*Written task*
Only lines holding the word "context" should be copied from the material.

*Data segment*
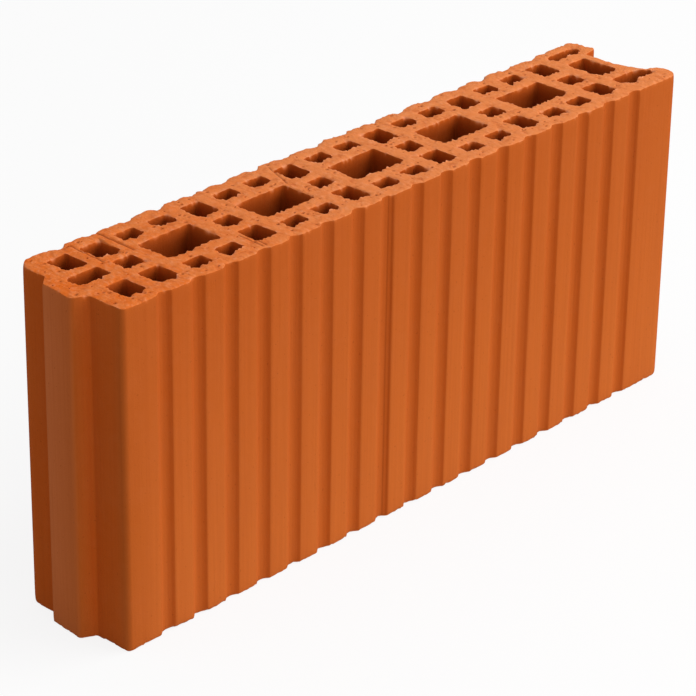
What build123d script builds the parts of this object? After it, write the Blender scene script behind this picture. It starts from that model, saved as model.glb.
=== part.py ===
from build123d import *
import math
import os

# A fired clay partition block, made by pressing clay through a die and wiring it off at its height.
# It stands on one of its two cut faces, so every cell, key and end shape runs straight up through it.
# Plan places: x runs from the tongue-end face to the tip of the rear lip, y from the front face to the back.
# All sizes are in millimetres.

# Outside of the block
length = 500.0
width = 88.0
height = 219.0
tongue_corner_radius = 3.0
rear_tongue_corner_radius = 12.0
rear_lip_corner_radius = 8.0

# Upright key grooves for plaster, the same on both long faces
key_count = 17
key_pitch = 26.4
first_land = 26.0
key_mouth = 11.6
key_depth = 2.5
key_near_flank = 3.4
key_far_flank = 3.8
key_near_edge_radius = 3.0
key_foot_radius = 1.0
key_hollow_radius = 8.0
key_far_edge_radius = 0.5

# Tongue that stands out of one end
tongue_front = 26.5
tongue_rear = 62.8
tongue_rise_front = 9.6
tongue_rise_rear = 7.2
tongue_front_slant = 5.0
tongue_rear_slant = 6.0
tongue_tip_radius = 3.5
tongue_edge_radius = 1.5

# Socket in the other end, between a front lip and a rear lip
socket_depth = 13.5
front_nose_setback = 0.6
front_nose_stand = 4.0
front_nose_radius = 10.0
front_lip = 13.8
front_flank_depth = 9.6
front_flank_rise = 9.9
front_flank_radius = 4.0
front_ramp_rise = 17.3
rear_lip = 20.0
rear_lip_root = 22.0
rear_lip_land = 12.0
rear_lip_setback = 2.2
rear_nose_radius = 3.0
socket_corner_radius = 2.0
socket_ramp_radius = 8.0

# Walls and webs between the cells
outer_wall = 11.3
end_wall = 14.2
end_web = 10.2
cross_web = 11.7
split_web = 11.0
section_wall = 9.3
column_wall = 8.4
socket_wall = 7.7

# Cells. A section and the column after it take up a whole number of key pitches.
section_count = 5
keys_per_section = 3
column_cell = 15.0
column_middle_depth = 12.4
column_middle_inset = 0.6
section_small_depth = 10.4
cell_radius = 1.6
tongue_cell_setback = 13.0
tongue_cell_depth = 12.6
tongue_cell_wall = 6.0
tongue_cell_radius = 3.0
rear_lip_wall = 8.0
rear_lip_cell_tip = 10.5
rear_lip_cell_depth = 8.2
front_lip_wall = 13.4
front_lip_cell_tip = 7.5
front_lip_cell_shoulder = 15.8
front_lip_cell_depth = 11.8
front_lip_cell_tip_depth = 5.6
front_lip_cell_radius = 2.2


def rounded_loop(corners):
    """Close a loop of straight runs through (x, y, radius) corners, with an arc in each corner."""
    runs = []
    for i, (x, y, radius) in enumerate(corners):
        before = corners[i - 1]
        after = corners[(i + 1) % len(corners)]
        to_before = Vector(before[0] - x, before[1] - y)
        to_after = Vector(after[0] - x, after[1] - y)
        half = math.radians(to_before.get_angle(to_after)) / 2
        room = 0.48 * min(to_before.length, to_after.length)
        reach = min(radius / math.tan(half), room)
        arc_radius = reach * math.tan(half)
        corner = Vector(x, y)
        towards = (to_before.normalized() + to_after.normalized()).normalized()
        middle = corner + towards * (arc_radius / math.sin(half) - arc_radius)
        start = corner + to_before.normalized() * reach
        end = corner + to_after.normalized() * reach
        runs.append((start, middle, end))
    edges = []
    for i, (start, middle, end) in enumerate(runs):
        edges.append(ThreePointArc(start, middle, end))
        edges.append(Line(end, runs[(i + 1) % len(runs)][0]))
    return make_face(Wire(edges))


def long_face(y, inward):
    """Corners of one long face from the tongue end to the socket end. inward is +1 or -1 along y."""
    corners = []
    floor = y + inward * key_depth
    for i in range(key_count):
        start = first_land + i * key_pitch
        end = start + key_mouth
        corners.append((start, y, key_near_edge_radius))
        corners.append((start + key_near_flank, floor, key_foot_radius))
        corners.append((end - key_far_flank, floor, key_hollow_radius))
        corners.append((end, y, key_far_edge_radius))
    return corners


def socket_end():
    """Corners of the socket end, from the front face round to the back face."""
    flank_y = front_lip + front_flank_rise
    root_y = width - rear_lip_root
    land_y = width - rear_lip_land
    return [
        (length - front_nose_setback, 0, front_nose_radius),
        (length + front_nose_stand, front_lip, front_nose_radius),
        (length - front_flank_depth, flank_y, front_flank_radius),
        (length - socket_depth, flank_y + front_ramp_rise, socket_ramp_radius),
        (length - socket_depth, root_y, socket_corner_radius),
        (length, width - rear_lip, rear_nose_radius),
        (length - rear_lip_setback, land_y, rear_nose_radius),
        (length - rear_lip_setback, width, rear_lip_corner_radius),
    ]


def tongue_end():
    """Corners of the tongue end, from the back face round to the front face."""
    return [
        (0, width, rear_tongue_corner_radius),
        (0, tongue_rear, tongue_edge_radius),
        (-tongue_rise_rear, tongue_rear - tongue_rear_slant, tongue_edge_radius),
        (-tongue_rise_front, tongue_front + tongue_front_slant, tongue_tip_radius),
        (0, tongue_front, tongue_edge_radius),
        (0, 0, tongue_corner_radius),
    ]


def outline():
    """The outside of the section through the block."""
    front = long_face(0, 1)
    back = list(reversed(long_face(width, -1)))
    return rounded_loop(front + socket_end() + back + tongue_end())


def cell(x0, x1, y0, y1, radius=cell_radius):
    """A four-sided cell with rounded corners."""
    return rounded_loop([(x0, y0, radius), (x1, y0, radius), (x1, y1, radius), (x0, y1, radius)])


def column_cells(x0, with_middle=True):
    """One column of cells across the block: a large one behind each face and a smaller one between."""
    x1 = x0 + column_cell
    middle = width / 2
    inner = column_middle_depth / 2
    outer = inner + column_wall
    cells = [
        cell(x0, x1, outer_wall, middle - outer),
        cell(x0, x1, middle + outer, width - outer_wall),
    ]
    if with_middle:
        inset = column_middle_inset
        cells.append(cell(x0 + inset, x1 - inset, middle - inner, middle + inner))
    return cells


def section_cells(x0, x1):
    """One section: a large cell in the middle, and a pair of small cells behind each face."""
    split = (x0 + x1) / 2
    large_front = outer_wall + section_small_depth + section_wall
    cells = [cell(x0, x1, large_front, width - large_front)]
    for near, far in ((x0, split - split_web / 2), (split + split_web / 2, x1)):
        cells.append(cell(near, far, outer_wall, outer_wall + section_small_depth))
        cells.append(cell(near, far, width - outer_wall - section_small_depth, width - outer_wall))
    return cells


def tongue_cell():
    """The cell that reaches from the first column into the root of the tongue."""
    y0 = tongue_front + tongue_cell_setback
    y1 = y0 + tongue_cell_depth
    x1 = end_wall + column_cell
    return rounded_loop([
        (tongue_cell_wall, y0, tongue_cell_radius),
        (x1, y0, cell_radius),
        (x1, y1, cell_radius),
        (tongue_cell_wall, y1, tongue_cell_radius),
    ])


def lip_cells(x0):
    """The last cells: one behind each lip of the socket, and one across the socket floor."""
    rear_y1 = width - rear_lip_wall
    rear_y0 = rear_y1 - rear_lip_cell_depth
    front_y0 = front_lip_wall
    front_y1 = front_y0 + front_lip_cell_depth
    front_tip = length - front_lip_cell_tip
    front_lip_cell = rounded_loop([
        (x0, front_y0, front_lip_cell_radius),
        (front_tip, front_y0, front_lip_cell_radius),
        (front_tip, front_y0 + front_lip_cell_tip_depth, front_lip_cell_radius),
        (length - front_lip_cell_shoulder, front_y1, front_lip_cell_radius),
        (x0, front_y1, front_lip_cell_radius),
    ])
    socket_cell_end = length - socket_depth - socket_wall
    return [
        front_lip_cell,
        cell(x0, length - rear_lip_cell_tip, rear_y0, rear_y1, rear_lip_cell_depth / 2),
        cell(x0, socket_cell_end, front_y1 + section_wall, rear_y0 - section_wall),
    ]


def all_cells():
    """Every cell of the block, from the tongue end to the socket end."""
    first = end_wall
    second = first + column_cell + end_web
    cells = column_cells(first, with_middle=False) + [tongue_cell()] + column_cells(second)
    x0 = second + column_cell + cross_web
    section = keys_per_section * key_pitch - column_cell - 2 * cross_web
    for _ in range(section_count):
        cells += section_cells(x0, x0 + section)
        cells += column_cells(x0 + section + cross_web)
        x0 += keys_per_section * key_pitch
    return cells + lip_cells(x0)


def clay_block():
    """The whole fired block, standing on its lower cut face, centred over the origin."""
    profile = Sketch() + outline()
    profile -= all_cells()
    block = extrude(profile, height)
    box = block.bounding_box()
    return Pos(-box.center().X, -box.center().Y, -box.min.Z) * block


os.makedirs("parts", exist_ok=True)
export_step(clay_block(), "parts/clay_block.step")
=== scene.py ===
import math
import random
import bpy
import numpy as np
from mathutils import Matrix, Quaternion, Vector, noise
from mathutils.geometry import delaunay_2d_cdt
from mathutils.kdtree import KDTree


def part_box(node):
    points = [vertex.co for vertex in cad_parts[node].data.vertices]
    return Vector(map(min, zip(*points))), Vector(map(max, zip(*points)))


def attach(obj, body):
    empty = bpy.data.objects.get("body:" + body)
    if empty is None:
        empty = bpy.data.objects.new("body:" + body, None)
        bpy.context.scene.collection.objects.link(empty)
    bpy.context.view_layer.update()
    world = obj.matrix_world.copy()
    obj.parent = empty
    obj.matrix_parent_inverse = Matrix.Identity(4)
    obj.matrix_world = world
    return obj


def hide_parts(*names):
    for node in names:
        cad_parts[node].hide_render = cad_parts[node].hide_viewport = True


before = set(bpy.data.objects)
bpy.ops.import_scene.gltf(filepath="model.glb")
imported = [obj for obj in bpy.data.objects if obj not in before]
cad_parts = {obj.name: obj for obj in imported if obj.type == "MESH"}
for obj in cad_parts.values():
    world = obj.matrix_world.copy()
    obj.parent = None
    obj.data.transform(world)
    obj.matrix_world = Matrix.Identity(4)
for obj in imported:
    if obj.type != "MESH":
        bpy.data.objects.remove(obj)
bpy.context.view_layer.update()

# A fired clay block as it comes from the kiln. Its sides and cells are smooth, with upright die lines.
# Its top and underside were cut by a wire, which left drag marks, pits and ragged rims.
# Plan work is in millimetres, and the meshes are in metres, in the frame's own place.

MM = 0.001
NODE = "clay_block"
random.seed(8)

# Camera, at the photograph's viewing angle
camera_place = (-1261.6, -1126.1, 925.6)
camera_aim = (-12.3, 2.4, 96.8)
camera_roll = 0.915
focal_length = 156.32

# Light: a sky and two lamps, each with its place, its size and its power, and a pale floor
sky_level = 0.55
lamps = {
    "key": ((1240.0, -1240.0, 1640.0), 2300.0, 40.5),
    "front": ((-480.0, -2350.0, 520.0), 1350.0, 12.0),
}
floor_size = 30
floor_glow = 0.85
seen_floor = 0.9
lighting_floor = 0.35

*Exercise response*
        bpy.context.scene.collection.objects.link(empty)
    bpy.context.view_layer.update()
bpy.context.view_layer.update()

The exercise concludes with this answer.